▸ Data segment
──────────────────────────────

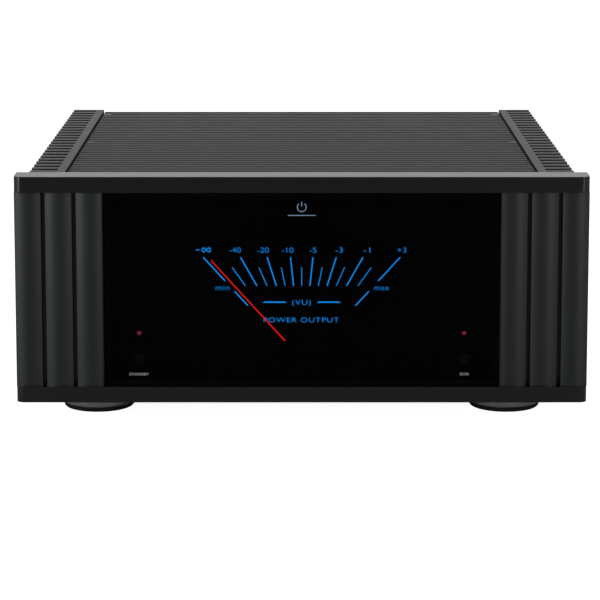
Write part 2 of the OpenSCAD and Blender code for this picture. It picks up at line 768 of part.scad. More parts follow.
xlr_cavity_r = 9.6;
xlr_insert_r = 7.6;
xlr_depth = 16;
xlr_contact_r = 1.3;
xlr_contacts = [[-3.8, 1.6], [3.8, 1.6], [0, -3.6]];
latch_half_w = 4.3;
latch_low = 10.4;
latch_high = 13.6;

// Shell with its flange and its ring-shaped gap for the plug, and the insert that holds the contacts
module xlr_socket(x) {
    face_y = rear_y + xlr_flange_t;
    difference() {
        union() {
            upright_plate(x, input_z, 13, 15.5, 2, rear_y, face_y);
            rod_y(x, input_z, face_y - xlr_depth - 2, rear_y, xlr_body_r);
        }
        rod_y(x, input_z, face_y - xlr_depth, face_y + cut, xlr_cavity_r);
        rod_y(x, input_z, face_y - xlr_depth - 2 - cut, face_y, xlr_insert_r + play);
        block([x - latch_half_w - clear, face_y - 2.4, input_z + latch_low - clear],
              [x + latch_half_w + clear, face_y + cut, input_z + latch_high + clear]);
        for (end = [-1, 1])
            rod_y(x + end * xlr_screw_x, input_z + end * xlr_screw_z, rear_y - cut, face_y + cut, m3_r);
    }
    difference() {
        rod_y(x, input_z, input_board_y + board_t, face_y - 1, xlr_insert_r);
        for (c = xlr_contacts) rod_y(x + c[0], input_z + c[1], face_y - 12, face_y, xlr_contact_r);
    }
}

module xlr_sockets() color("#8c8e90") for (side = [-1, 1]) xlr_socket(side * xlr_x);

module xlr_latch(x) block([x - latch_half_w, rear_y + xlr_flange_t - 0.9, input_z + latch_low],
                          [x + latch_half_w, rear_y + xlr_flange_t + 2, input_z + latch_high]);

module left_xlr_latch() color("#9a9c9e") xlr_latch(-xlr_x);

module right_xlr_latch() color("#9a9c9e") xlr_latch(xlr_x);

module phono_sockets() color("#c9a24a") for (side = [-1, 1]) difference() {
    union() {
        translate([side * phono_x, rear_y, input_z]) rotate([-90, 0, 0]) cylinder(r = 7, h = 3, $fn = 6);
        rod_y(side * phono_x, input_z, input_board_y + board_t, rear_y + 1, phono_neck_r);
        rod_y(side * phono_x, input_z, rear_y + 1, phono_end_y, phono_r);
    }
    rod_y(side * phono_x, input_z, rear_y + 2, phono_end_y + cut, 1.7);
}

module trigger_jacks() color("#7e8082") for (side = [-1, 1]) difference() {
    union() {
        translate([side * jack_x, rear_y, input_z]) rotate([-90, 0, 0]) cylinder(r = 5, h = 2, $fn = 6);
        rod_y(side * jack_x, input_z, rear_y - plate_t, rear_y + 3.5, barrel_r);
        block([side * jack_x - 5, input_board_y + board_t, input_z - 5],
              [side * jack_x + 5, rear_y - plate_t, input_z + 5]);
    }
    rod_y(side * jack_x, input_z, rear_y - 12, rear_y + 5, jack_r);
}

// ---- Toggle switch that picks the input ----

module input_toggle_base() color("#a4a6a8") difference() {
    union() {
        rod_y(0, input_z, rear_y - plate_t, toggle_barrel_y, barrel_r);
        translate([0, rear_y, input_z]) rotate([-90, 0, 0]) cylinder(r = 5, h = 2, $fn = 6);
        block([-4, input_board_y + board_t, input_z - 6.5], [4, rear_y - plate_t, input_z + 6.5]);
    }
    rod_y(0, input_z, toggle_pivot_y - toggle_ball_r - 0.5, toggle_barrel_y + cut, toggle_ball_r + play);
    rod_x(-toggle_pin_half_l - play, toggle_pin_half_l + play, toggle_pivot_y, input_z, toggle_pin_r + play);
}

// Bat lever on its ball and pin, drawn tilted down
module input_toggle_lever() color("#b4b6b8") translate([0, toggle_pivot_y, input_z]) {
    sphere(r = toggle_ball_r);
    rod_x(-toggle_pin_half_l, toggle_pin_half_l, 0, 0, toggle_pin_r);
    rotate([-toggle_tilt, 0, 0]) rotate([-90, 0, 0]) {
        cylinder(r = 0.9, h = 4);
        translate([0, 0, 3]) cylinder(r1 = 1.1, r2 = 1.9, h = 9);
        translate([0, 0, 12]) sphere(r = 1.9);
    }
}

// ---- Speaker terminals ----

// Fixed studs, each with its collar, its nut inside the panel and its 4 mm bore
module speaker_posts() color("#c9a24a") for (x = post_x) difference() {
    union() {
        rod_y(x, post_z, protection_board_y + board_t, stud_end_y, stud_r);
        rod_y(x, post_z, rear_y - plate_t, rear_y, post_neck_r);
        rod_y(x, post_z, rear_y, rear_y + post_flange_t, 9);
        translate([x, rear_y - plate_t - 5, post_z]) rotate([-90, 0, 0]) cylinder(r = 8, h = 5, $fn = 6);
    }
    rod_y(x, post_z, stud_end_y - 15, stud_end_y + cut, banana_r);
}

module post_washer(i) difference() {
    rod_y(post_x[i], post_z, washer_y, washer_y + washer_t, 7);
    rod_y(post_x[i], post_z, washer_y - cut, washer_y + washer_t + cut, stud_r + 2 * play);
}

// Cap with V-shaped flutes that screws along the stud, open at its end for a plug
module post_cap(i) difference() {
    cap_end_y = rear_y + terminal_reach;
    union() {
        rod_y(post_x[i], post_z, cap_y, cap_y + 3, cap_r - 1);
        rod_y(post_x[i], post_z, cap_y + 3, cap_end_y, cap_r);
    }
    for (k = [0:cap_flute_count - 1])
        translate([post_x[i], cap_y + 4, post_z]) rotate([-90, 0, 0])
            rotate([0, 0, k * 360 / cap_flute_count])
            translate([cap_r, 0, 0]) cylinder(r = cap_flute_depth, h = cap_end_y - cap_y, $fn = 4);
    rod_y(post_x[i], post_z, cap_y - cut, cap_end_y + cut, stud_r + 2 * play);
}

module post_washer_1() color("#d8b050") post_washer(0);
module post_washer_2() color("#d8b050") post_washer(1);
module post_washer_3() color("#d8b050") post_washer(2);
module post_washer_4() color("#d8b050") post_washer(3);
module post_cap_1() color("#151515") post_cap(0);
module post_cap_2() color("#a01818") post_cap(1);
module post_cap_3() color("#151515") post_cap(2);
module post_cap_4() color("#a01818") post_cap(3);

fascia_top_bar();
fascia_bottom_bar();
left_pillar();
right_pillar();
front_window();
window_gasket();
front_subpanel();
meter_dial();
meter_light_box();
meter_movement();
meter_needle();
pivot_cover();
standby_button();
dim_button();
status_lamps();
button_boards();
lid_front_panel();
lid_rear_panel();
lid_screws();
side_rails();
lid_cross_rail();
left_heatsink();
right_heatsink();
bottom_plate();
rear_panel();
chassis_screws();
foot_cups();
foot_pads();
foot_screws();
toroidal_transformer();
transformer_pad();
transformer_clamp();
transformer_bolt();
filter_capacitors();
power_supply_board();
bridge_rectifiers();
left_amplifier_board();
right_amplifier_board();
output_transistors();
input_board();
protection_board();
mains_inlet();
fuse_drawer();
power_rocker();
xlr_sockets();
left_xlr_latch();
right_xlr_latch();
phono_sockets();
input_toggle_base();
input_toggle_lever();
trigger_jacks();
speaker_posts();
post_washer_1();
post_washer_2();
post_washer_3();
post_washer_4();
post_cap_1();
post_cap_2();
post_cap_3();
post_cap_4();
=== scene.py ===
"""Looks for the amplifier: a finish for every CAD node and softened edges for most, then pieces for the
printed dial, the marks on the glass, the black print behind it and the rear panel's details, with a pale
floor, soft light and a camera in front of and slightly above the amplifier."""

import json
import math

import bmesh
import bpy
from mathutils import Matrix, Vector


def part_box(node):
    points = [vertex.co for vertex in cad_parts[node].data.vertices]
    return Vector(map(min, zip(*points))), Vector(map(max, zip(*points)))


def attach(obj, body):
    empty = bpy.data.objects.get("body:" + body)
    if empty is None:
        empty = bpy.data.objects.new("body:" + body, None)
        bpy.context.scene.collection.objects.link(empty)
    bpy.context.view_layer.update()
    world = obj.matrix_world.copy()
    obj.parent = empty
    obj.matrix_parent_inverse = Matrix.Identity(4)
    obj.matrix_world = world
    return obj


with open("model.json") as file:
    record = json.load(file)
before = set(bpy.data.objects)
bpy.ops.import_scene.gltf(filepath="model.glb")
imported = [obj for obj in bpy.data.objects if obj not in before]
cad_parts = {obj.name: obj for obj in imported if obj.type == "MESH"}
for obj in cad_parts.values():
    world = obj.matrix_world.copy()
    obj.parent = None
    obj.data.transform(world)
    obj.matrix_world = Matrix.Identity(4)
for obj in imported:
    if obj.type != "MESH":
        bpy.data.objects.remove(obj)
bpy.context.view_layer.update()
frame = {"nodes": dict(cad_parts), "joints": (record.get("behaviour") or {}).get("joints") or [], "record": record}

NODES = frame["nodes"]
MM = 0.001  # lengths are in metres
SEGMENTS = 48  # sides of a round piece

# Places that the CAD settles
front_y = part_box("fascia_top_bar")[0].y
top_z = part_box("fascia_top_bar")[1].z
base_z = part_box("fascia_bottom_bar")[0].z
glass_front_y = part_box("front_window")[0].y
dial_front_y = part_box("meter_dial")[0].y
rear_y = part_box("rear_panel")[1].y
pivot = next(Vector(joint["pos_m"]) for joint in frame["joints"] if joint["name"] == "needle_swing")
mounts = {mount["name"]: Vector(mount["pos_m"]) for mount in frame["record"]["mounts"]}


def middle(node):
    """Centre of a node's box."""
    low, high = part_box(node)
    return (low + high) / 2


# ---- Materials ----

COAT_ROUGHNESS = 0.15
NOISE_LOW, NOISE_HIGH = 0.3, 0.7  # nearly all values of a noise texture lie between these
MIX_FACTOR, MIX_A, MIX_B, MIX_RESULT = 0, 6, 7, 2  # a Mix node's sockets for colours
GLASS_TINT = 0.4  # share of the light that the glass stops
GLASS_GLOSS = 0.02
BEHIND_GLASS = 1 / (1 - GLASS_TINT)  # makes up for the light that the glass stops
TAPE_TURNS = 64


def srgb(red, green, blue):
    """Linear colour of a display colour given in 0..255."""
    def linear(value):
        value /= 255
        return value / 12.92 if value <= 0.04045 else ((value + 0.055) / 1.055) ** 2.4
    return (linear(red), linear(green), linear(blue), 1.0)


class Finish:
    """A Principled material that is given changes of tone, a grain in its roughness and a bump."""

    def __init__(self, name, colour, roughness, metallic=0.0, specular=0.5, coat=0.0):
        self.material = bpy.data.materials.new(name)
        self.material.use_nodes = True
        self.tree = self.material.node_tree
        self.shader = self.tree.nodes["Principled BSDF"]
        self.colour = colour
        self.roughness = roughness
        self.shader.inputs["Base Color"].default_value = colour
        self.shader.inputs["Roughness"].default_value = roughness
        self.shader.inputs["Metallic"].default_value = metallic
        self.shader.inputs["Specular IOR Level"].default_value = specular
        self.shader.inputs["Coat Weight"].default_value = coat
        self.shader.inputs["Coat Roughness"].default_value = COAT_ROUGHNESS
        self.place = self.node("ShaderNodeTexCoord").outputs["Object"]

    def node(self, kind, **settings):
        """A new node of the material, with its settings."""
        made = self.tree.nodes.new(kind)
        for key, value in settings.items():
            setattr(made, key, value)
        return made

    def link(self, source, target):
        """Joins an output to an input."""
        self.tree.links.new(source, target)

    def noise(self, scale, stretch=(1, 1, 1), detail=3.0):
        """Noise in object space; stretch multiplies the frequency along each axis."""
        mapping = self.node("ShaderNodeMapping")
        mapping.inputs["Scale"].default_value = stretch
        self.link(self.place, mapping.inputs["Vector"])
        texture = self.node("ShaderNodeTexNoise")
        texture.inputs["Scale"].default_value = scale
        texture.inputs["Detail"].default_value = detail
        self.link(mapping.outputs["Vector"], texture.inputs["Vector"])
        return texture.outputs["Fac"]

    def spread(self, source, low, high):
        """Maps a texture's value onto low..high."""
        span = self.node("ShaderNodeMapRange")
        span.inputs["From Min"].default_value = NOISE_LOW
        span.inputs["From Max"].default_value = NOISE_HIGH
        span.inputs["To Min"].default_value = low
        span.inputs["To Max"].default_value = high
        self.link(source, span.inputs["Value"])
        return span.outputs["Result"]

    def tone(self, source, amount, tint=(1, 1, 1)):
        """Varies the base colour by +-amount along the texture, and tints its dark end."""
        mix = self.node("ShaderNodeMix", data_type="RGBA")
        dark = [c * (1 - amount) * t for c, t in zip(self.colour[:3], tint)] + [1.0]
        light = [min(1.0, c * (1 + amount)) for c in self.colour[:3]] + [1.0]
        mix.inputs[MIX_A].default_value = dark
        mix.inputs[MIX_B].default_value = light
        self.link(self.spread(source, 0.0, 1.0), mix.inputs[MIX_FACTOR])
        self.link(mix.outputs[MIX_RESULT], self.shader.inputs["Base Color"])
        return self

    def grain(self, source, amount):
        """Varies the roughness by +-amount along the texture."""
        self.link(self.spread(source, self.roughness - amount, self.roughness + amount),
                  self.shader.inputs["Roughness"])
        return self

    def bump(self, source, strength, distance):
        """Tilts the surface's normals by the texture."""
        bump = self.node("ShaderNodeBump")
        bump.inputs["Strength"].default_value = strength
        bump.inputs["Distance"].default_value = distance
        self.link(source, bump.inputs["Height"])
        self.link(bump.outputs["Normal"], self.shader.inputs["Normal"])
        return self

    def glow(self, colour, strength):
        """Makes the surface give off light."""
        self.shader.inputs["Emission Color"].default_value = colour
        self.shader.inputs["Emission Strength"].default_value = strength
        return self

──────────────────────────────

▸ What to produce
Give again, word for word, only the lines running from the line with "fascia_top_bar();" through the line with "obj.matrix_world = world"; include both of those lines.

▸ Result of the task
fascia_top_bar();
fascia_bottom_bar();
left_pillar();
right_pillar();
front_window();
window_gasket();
front_subpanel();
meter_dial();
meter_light_box();
meter_movement();
meter_needle();
pivot_cover();
standby_button();
dim_button();
status_lamps();
button_boards();
lid_front_panel();
lid_rear_panel();
lid_screws();
side_rails();
lid_cross_rail();
left_heatsink();
right_heatsink();
bottom_plate();
rear_panel();
chassis_screws();
foot_cups();
foot_pads();
foot_screws();
toroidal_transformer();
transformer_pad();
transformer_clamp();
transformer_bolt();
filter_capacitors();
power_supply_board();
bridge_rectifiers();
left_amplifier_board();
right_amplifier_board();
output_transistors();
input_board();
protection_board();
mains_inlet();
fuse_drawer();
power_rocker();
xlr_sockets();
left_xlr_latch();
right_xlr_latch();
phono_sockets();
input_toggle_base();
input_toggle_lever();
trigger_jacks();
speaker_posts();
post_washer_1();
post_washer_2();
post_washer_3();
post_washer_4();
post_cap_1();
post_cap_2();
post_cap_3();
post_cap_4();
=== scene.py ===
"""Looks for the amplifier: a finish for every CAD node and softened edges for most, then pieces for the
printed dial, the marks on the glass, the black print behind it and the rear panel's details, with a pale
floor, soft light and a camera in front of and slightly above the amplifier."""

import json
import math

import bmesh
import bpy
from mathutils import Matrix, Vector


def part_box(node):
    points = [vertex.co for vertex in cad_parts[node].data.vertices]
    return Vector(map(min, zip(*points))), Vector(map(max, zip(*points)))


def attach(obj, body):
    empty = bpy.data.objects.get("body:" + body)
    if empty is None:
        empty = bpy.data.objects.new("body:" + body, None)
        bpy.context.scene.collection.objects.link(empty)
    bpy.context.view_layer.update()
    world = obj.matrix_world.copy()
    obj.parent = empty
    obj.matrix_parent_inverse = Matrix.Identity(4)
    obj.matrix_world = world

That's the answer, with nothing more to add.